15 Aussie construction terms
- Acoustic batts: Sound-insulating material used for noise reduction that’s visually similar to standard thermal insulation batts found in the loft space of Australian homes.
- Baluster: Also called spindle, a baluster is a small post, often in a series, used to support a handrail.
- Bushfire Attack Level (BAL): Indicates the construction requirements for building within a medium threat bushfire-prone area.
- Chippie: The Australian term for a Carpenter.
- Dado: The lower portion of a wall in a room, near waist height, usually with a different or contrasting surface treatment.
- Eaves: The lower portion and edge of a roof that overhangs the walls.
- Fall: Amount of slope on a block.
- Gabled roof: A roof consisting of two sloping surfaces.
- Gyprock: A trade name for plasterboard, used especially to form or line the inner walls of houses.
- Laminate: Often refers to a cabinetry finish, where a layer of plastic is bonded to the particle-board type cabinet or benchtop.
- Proof of Funds (P.O.F): Evidence furnished by the client to the builder that sufficient funds exist to pay the contract sum.

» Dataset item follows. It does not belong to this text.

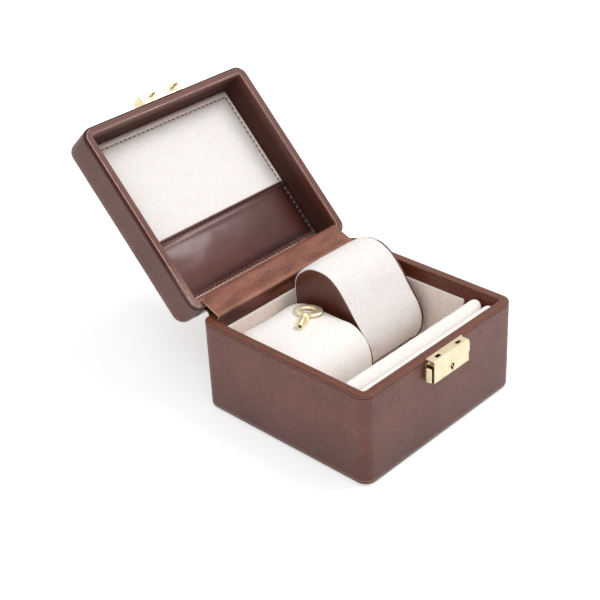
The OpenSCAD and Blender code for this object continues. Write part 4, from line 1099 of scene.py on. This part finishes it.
rivet_heads("lock_rivet_heads", [(-RIVET_X, 47.0), (RIVET_X, 47.0)], "base", "lock_rivets")
colour_nodes(lock_brass, "lock_back_plate", "lock_slide_bar", "lock_slide_pawl_left",
             "lock_slide_pawl_right", "catch_back_plate")
colour_nodes(spring_steel, "lock_leaf_spring")

# ---------------------------------------------------------------- catch
# The lid's half of the lock is a shallow brass cap over a crosspiece with two notched hooks.
# It is riveted to the lid's front wall and is open towards the lock.
CATCH_X, CATCH_Z0, CATCH_Z1, CHEEK_T = 15.5, 59.2, 68.8, 0.8
HOOK_W, HOOK_T, HOOK_TIP, HOOK_ROOT, NOTCH_Z0, NOTCH_Z1, NOTCH = 2.8, 0.84, 53.9, 60.2, 55.3, 56.9, 1.2
outline = [(LOCK_Y1, CATCH_Z1)] + arc(LOCK_Y0 + BEND_R, CATCH_Z1 - BEND_R, BEND_R, 90, 180, 6)
outline += [(LOCK_Y0, CATCH_Z0), (LOCK_Y0 + SHEET, CATCH_Z0), (LOCK_Y0 + SHEET, CATCH_Z1 - SHEET - 0.2),
            (LOCK_Y0 + SHEET + 0.2, CATCH_Z1 - SHEET), (LOCK_Y1, CATCH_Z1 - SHEET)]
cap = extruded("cap", outline, -CATCH_X, CATCH_X)
cheek = [(LOCK_Y1, CATCH_Z0), (LOCK_Y1, CATCH_Z1 - 0.4), (LOCK_Y0 + 0.4, CATCH_Z1 - 0.4),
         (LOCK_Y0 + 0.4, CATCH_Z0)]
cheeks = [extruded("cheek", cheek, *sorted((side * (CATCH_X - 0.02), side * (CATCH_X - CHEEK_T))))
          for side in (-1, 1)]
mouth = rounded(LOCK_Y0 + SHEET + 0.05, LOCK_Y1, CATCH_Z0 + 0.05, CATCH_Z0 + 0.25, 0.05)
mouth = extruded("mouth", mouth, CHEEK_T + 0.05 - CATCH_X, CATCH_X - CHEEK_T - 0.05)
cap = joined("catch_cap", eased(cap, 0.14), *[eased(part, 0.14) for part in cheeks])
dress(on_lid(cap), lock_brass, "lock_brass", "lid", "catch_housing")
mouth.name = mouth.data.name = "catch_mouth_plate"
# The mouth plate's brass is rougher and paler than the lock's: painted light
matt_brass = metal("matt_brass", (255, 250, 230), (250, 240, 212), 0.55, 0.7)
dress(on_lid(mouth), matt_brass, "lock_brass", "lid")
hooks = []
for side in (-1, 1):
    x0, x1 = side * HOOK_X - HOOK_W / 2, side * HOOK_X + HOOK_W / 2
    hook = [(x0, HOOK_ROOT), (x0, NOTCH_Z1), (x0 + NOTCH, NOTCH_Z1), (x0 + NOTCH, NOTCH_Z0),
            (x0, NOTCH_Z0), (x0, HOOK_TIP + 0.6), (x0 + 0.5, HOOK_TIP), (x1 - 0.9, HOOK_TIP),
            (x1 - 0.25, HOOK_TIP + 0.25), (x1, HOOK_TIP + 0.9), (x1, HOOK_ROOT)]
    hooks.append(eased(extruded("hook", hook, HOOK_Y - HOOK_T / 2, HOOK_Y + HOOK_T / 2, axis=1), 0.12))
bridge = rounded(HOOK_Y - 1.2, LOCK_Y1, HOOK_ROOT - 0.7, HOOK_ROOT + 0.1, 0.2)
hooks.append(eased(extruded("bridge", bridge, -11.6, 11.6), 0.1))
# The hook plate takes the darker brass: painted shade
dress(on_lid(joined("catch_hook_plate", *hooks)), hook_brass, "lock_brass", "lid", "catch_hooks")
rivet_heads("catch_rivet_heads", [(-RIVET_X, 64.0), (RIVET_X, 64.0)], "lid", "catch_rivets", lid=True)

# ---------------------------------------------------------------- key
# A small barrel key lies on the left cushion: an oval bow, a collar, a hollow shank and a stepped bit.
# It is cast brass with eased edges, a little duller than the lock.
KEY_AT, KEY_TURN, KEY_TILT = (-11.7, 27.7, 52.5), 208.0, -1.8
BOW_L, BOW_W, HOLE_L, HOLE_W, BOW_T, SHANK_END, BIT_T, NECK_T = 12.6, 17.6, 6.0, 7.4, 1.7, 18.7, 1.2, 1.6


def key_bow():
    """The bow's band follows an oval; its section is a flat oval, thicker at the middle."""
    points, around, section = [], 72, 14
    for i in range(around):
        turn = 2 * math.pi * i / around
        inner = np.array([HOLE_L / 2 * math.cos(turn), HOLE_W / 2 * math.sin(turn)])
        outer = np.array([BOW_L / 2 * math.cos(turn), BOW_W / 2 * math.sin(turn)])
        middle, half = (inner + outer) / 2, (outer - inner) / 2
        for k in range(section):
            phase = 2 * math.pi * k / section
            across = math.copysign(abs(math.cos(phase)) ** 0.3, math.cos(phase))
            height = math.copysign(abs(math.sin(phase)) ** 0.45, math.sin(phase)) * BOW_T / 2
            points.append((*(middle + half * across), height))
    return piece("bow", points, grid_faces(around, section))


shank_rows = [(0.05, 3.6), (1.4, 3.7), (1.6, 4.4), (2.0, 6.0), (2.4, 6.4), (2.4, 7.2), (2.1, 7.5),
              (1.9, 7.8), (1.9, 8.3), (2.2, 8.5), (2.2, 9.0), (1.95, 9.3), (1.9, 12.0), (1.9, 18.25),
              (1.8, 18.6), (1.62, SHANK_END), (1.25, SHANK_END), (1.12, SHANK_END - 0.15),
              (1.05, SHANK_END - 5.0), (0.05, SHANK_END - 5.2)]
shank = turned("shank", shank_rows, (0, 0, 0), 0, 32)
bit = [(13.2, -1.2), (13.2, -3.2), (14.6, -3.2), (14.6, -2.6), (15.4, -2.6), (15.4, -3.2),
       (18.2, -3.2), (18.2, -1.2)]
bit = eased(extruded("bit", bit, -BIT_T / 2, BIT_T / 2, axis=2), 0.12)
neck = [(3.6, -3.3), (9.0, -2.8), (13.3, -2.7), (13.3, 2.5), (9.0, 2.8), (3.6, 3.3)]
neck = eased(extruded("neck", neck, -NECK_T / 2, NECK_T / 2, axis=2), 0.25)
key = joined("key_piece", key_bow(), shank, neck, bit)
key.matrix_world = (Matrix.Translation(Vector(KEY_AT) * MM)
                    @ Matrix.Rotation(math.radians(KEY_TURN), 4, "Z")
                    @ Matrix.Rotation(math.radians(KEY_TILT), 4, "Y"))
key_brass = metal("key_brass", (255, 248, 216), (252, 236, 194), 0.33, 0.47, 0.01)
dress(key, key_brass, "key_brass", "key", "key")

# ---------------------------------------------------------------- floor, light and camera
# A pale sweep fills the view. One soft lamp stands in front at the right and one at the left, both
# above the box, and even light comes from all round.
SWEEP, PAPER_GLOW, SKY_BELOW, SKY_ABOVE = 4000, 0.365, 0.55, 0.64
corners = [(-SWEEP, -SWEEP, 0), (SWEEP, -SWEEP, 0), (SWEEP, SWEEP, 0), (-SWEEP, SWEEP, 0)]
floor = piece("studio_floor", corners, [(0, 1, 2, 3)])
paper, tree, shader, place = finish("studio_paper", {"Roughness": 0.9, "Specular IOR Level": 0.1,
                                                     "Base Color": srgb(246, 246, 247)})


def seen_by_eye(tree):
    """1 for rays that show the background to the eye, in metal or in glass."""
    rays = node(tree, "ShaderNodeLightPath").outputs
    straight = calc(tree, "MAXIMUM", rays["Is Camera Ray"], rays["Is Glossy Ray"])
    return calc(tree, "MAXIMUM", straight, rays["Is Transmission Ray"])


shader.inputs["Emission Color"].default_value = (1, 1, 1, 1)
tree.links.new(times(tree, seen_by_eye(tree), PAPER_GLOW), shader.inputs["Emission Strength"])
floor.data.materials.append(paper)


def lamp(name, place, aim, size, power):
    """A square soft box, in metres and watts."""
    light = bpy.data.lights.new(name, "AREA")
    light.shape, light.size, light.energy = "SQUARE", size, power
    made = in_scene(name, light)
    made.location = place
    made.rotation_euler = (Vector(aim) - Vector(place)).to_track_quat("-Z", "Y").to_euler()


lamp("soft_box_above", (0.77, -0.38, 1.55), (0, 0.08, 0.08), 0.7, 12.5)
lamp("soft_box_left", (-1.0, -0.65, 1.45), (0, 0.05, 0.05), 1.1, 8.5)

world = bpy.data.worlds.new("studio")
bpy.context.scene.world = world
world.use_nodes = True
sky = world.node_tree
sky.nodes.clear()
looking = node(sky, "ShaderNodeTexCoord").outputs["Generated"]
upward = node(sky, "ShaderNodeSeparateXYZ", {0: looking}).outputs[2]
level = spread(sky, upward, -0.1, 0.8, SKY_BELOW, SKY_ABOVE)
even = node(sky, "ShaderNodeBackground", {
    "Color": (1, 1, 1, 1), "Strength": calc(sky, "MAXIMUM", level, seen_by_eye(sky))})
node(sky, "ShaderNodeOutputWorld", {"Surface": even.outputs[0]})

scene = bpy.context.scene
scene.view_settings.view_transform = "Standard"
camera = in_scene("camera", bpy.data.cameras.new("camera"))
CAMERA_AT = Vector((-490.21, -442.23, 460.53)) * MM
to_right = Vector((0.684855, -0.727220, -0.046097))
to_up = Vector((0.400754, 0.323063, 0.857337))
forward = Vector((0.608580, 0.605625, -0.512688))
turned_to = Matrix((to_right, to_up, -forward)).transposed().to_4x4()
camera.matrix_world = Matrix.Translation(CAMERA_AT) @ turned_to
camera.data.sensor_width, camera.data.lens = 36.0, 81.38
camera.data.clip_start, camera.data.clip_end = 0.01, 50.0
scene.camera = camera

- Root barrier: An engineer-designed method to protect a house slab from roots of nearby trees.
- Scissor truss: A prefabricated boomerang-shaped frame, often made of timber, used to support a roof.
- Smoko: Australian slang for a short break; for example, a cigarette or tea break.
- Sparkie: The Australian term for an Electrician.
If you found this blog post helpful or simply want to understand more common construction terms, take a look at our Construction Terms 101 and 102 blog posts which further decode jobsite language. If you think we’ve missed a term that you want to be included, don’t hesitate to message us on Facebook or Twitter.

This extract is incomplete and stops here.